Flow Logs can capture Metadata on either ACCEPTED, REJECTED or ALL connections.

The following table lists example Flow Logs.

Flow Logs have the following characteristics.

• Flow Logs are show in the order that they are evaluated
• If logs look to be part of the same flow and there is a ACCEPT followed by a REJECT it's likely due to a Security Group permitting inbound traffic and a NACL blocking outbound traffic.
• Security groups are Stateful so evaluate the Request and the Response as a single flow.
• NACLs are Stateless and see the Request and Response as 2 seperate flows.
• Flow logs are NOT realtime, there is a delay in the time between the traffic occuring and it being visible in the Flow Logs product.

Excluded From Flow Logs

Not all flows are logged and traffic to/from the following services are excluded.

• The VPC metadata service 169.254.169.254
• The VPC NTP service 169.254.169.123
• The Subnet DNS Resolver Network Address +2
• DHCP requests within a VPC
• Amazon Windows License Server

Traffic Mirroring

Traffic Mirroring is used to direct traffic towards a content inspection appliance.

Traffic Mirroring has the following characteristics.
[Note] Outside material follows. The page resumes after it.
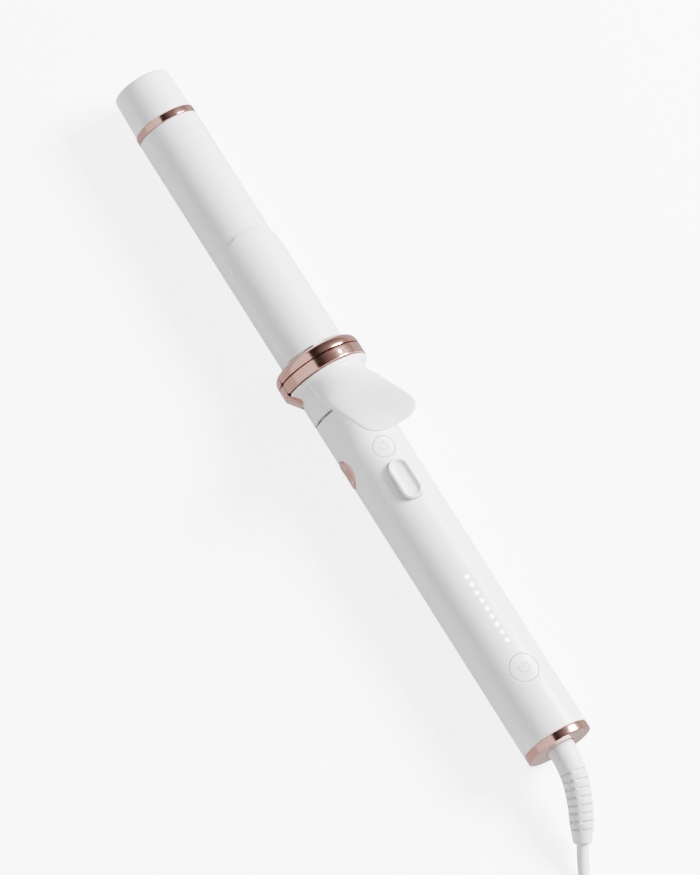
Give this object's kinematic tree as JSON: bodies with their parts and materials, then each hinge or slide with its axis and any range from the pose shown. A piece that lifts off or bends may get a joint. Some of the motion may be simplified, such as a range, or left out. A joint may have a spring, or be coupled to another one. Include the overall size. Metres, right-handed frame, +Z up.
{
  "type": "automatic hair curler",
  "caption": "Motorised curling iron with a turning barrel, hair clip, raised thumb lever, double trim ring, press buttons, rocker key, light row and a folded mains lead.",
  "frame": {"origin": "on the surface that the tool lies on, below the middle of its length", "axes": "+X along the barrel towards the tip, +Z up out of the buttons and the thumb lever"},
  "size_m": [0.6225, 0.0564, 0.0696],
  "materials": {
    "white_shell": "satin moulded shell",
    "white_barrel": "smooth white ceramic coat",
    "rose_gold": "polished rose gold plate",
    "white_rubber": "matte white jacket",
    "light_dot": "translucent light guide",
    "steel": "plain steel",
    "brass": "machined brass",
    "nylon": "heat-resistant nylon",
    "circuit_board": "green solder mask",
    "ceramic": "fired ceramic",
    "black_plastic": "black moulding"
  },
  "bodies": {
    "handle": {"casing_top": "white_shell", "casing_bottom": "white_shell", "side_medallion": "rose_gold", "casing_screw_1": "steel", "casing_screw_2": "steel", "chassis": "nylon", "main_board": "circuit_board", "power_switch": "black_plastic", "mode_switch": "black_plastic", "rocker_switch_fwd": "black_plastic", "rocker_switch_back": "black_plastic", "light_guide": "light_dot", "motor_can": "steel", "reduction_gearbox": "black_plastic", "neck": "white_shell", "collar_underside": "white_shell", "rear_bearing": "steel", "front_bearing": "steel", "brush_block": "black_plastic", "lower_ring_front": "rose_gold", "alignment_dot": "light_dot", "lower_ring_back": "rose_gold", "lever_spring_left": "steel", "lever_spring_right": "steel", "tail_cap": "rose_gold", "strain_relief": "white_rubber", "cord_free_stretch": "white_rubber", "cord_hank": "white_rubber", "cord_tie": "black_plastic", "plug_body": "white_rubber", "plug_blade_left": "brass", "plug_blade_right": "brass"},
    "barrel": {"barrel_tube": "white_barrel", "tip_ring": "rose_gold", "tip_cap": "white_shell", "front_heater_holder": "nylon", "rear_heater_holder": "nylon", "heater_core": "ceramic", "temperature_sensor": "black_plastic", "barrel_hub": "nylon", "slip_ring_drum": "brass", "drive_ring_gear": "nylon", "upper_ring_front": "rose_gold", "upper_ring_back": "rose_gold", "clip_pin": "steel", "clip_spring_left": "steel", "clip_spring_right": "steel"},
    "clip": {"hair_clip": "white_barrel"},
    "lever": {"thumb_lever": "white_shell"},
    "pinion": {"drive_pinion": "brass"},
    "power_key": {"power_button": "white_shell"},
    "mode_key": {"mode_button": "white_shell"},
    "rocker": {"rocker_key": "white_shell"}
  },
  "joints": [
    {"name": "barrel_spin", "type": "hinge", "parent": "handle", "child": "barrel", "pos_m": [0.0285, 0, 0.0226], "axis": [1, 0, 0], "continuous": true},
    {"name": "pinion_spin", "type": "hinge", "parent": "handle", "child": "pinion", "pos_m": [-0.0175, 0, 0.0162], "axis": [1, 0, 0], "continuous": true},
    {"name": "lever_press", "type": "hinge", "parent": "handle", "child": "lever", "pos_m": [0.0155, 0, 0.0226], "axis": [0, -1, 0], "range_deg": [0, 10], "stiffness_Nm_per_rad": 0.9, "springref_deg": -20.05},
    {"name": "clip_open", "type": "hinge", "parent": "barrel", "child": "clip", "pos_m": [0.0331, 0, 0.0348], "axis": [0, -1, 0], "range_deg": [0, 12]},
    {"name": "power_press", "type": "slide", "parent": "handle", "child": "power_key", "axis": [0, 0, -1], "range_m": [0, 0.00025], "stiffness_N_per_m": 400, "springref_m": -0.0005},
    {"name": "mode_press", "type": "slide", "parent": "handle", "child": "mode_key", "axis": [0, 0, -1], "range_m": [0, 0.00025], "stiffness_N_per_m": 400, "springref_m": -0.0005},
    {"name": "rocker_tilt", "type": "hinge", "parent": "handle", "child": "rocker", "pos_m": [-0.0465, 0, 0.0358], "axis": [0, 1, 0], "range_deg": [-2.5, 2.5], "stiffness_Nm_per_rad": 0.3}
  ],
  "couplings": [
    {"joint": "pinion_spin", "follows": "barrel_spin", "ratio": 3},
    {"joint": "clip_open", "follows": "lever_press", "ratio": 1.2}
  ]
}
• Mirror Sources are Elastic Network Interfaces (ENIs).
• Mirror Targets are an ENI, Network Load Balancer (NLG) or Gateway Load Balancer (GWLB).
• Filters are used to restrict which traffic is mirrored.
• A Mirror Session is the Source + Target + Filters.
• Network Load Balancers (NLB) are used to direct traffic from the Source to the Target for High Throughput and Availability.
• Mirrored traffic to a Network Load Balancer is encapsulated in VxLAN (UDP 4789).
• Mirrored traffic to a Gateway Load Balancer is encapsulated in GENEVE (UDP 6081).
• ENIs can be a Mirror Source or Target but NOT BOTH.
• VPC Flow Logs do NOT capture mirrored traffic.
• The Sources route table requires a route to the Target for the Inspection Applicance Subnet to receive Mirrored Traffic.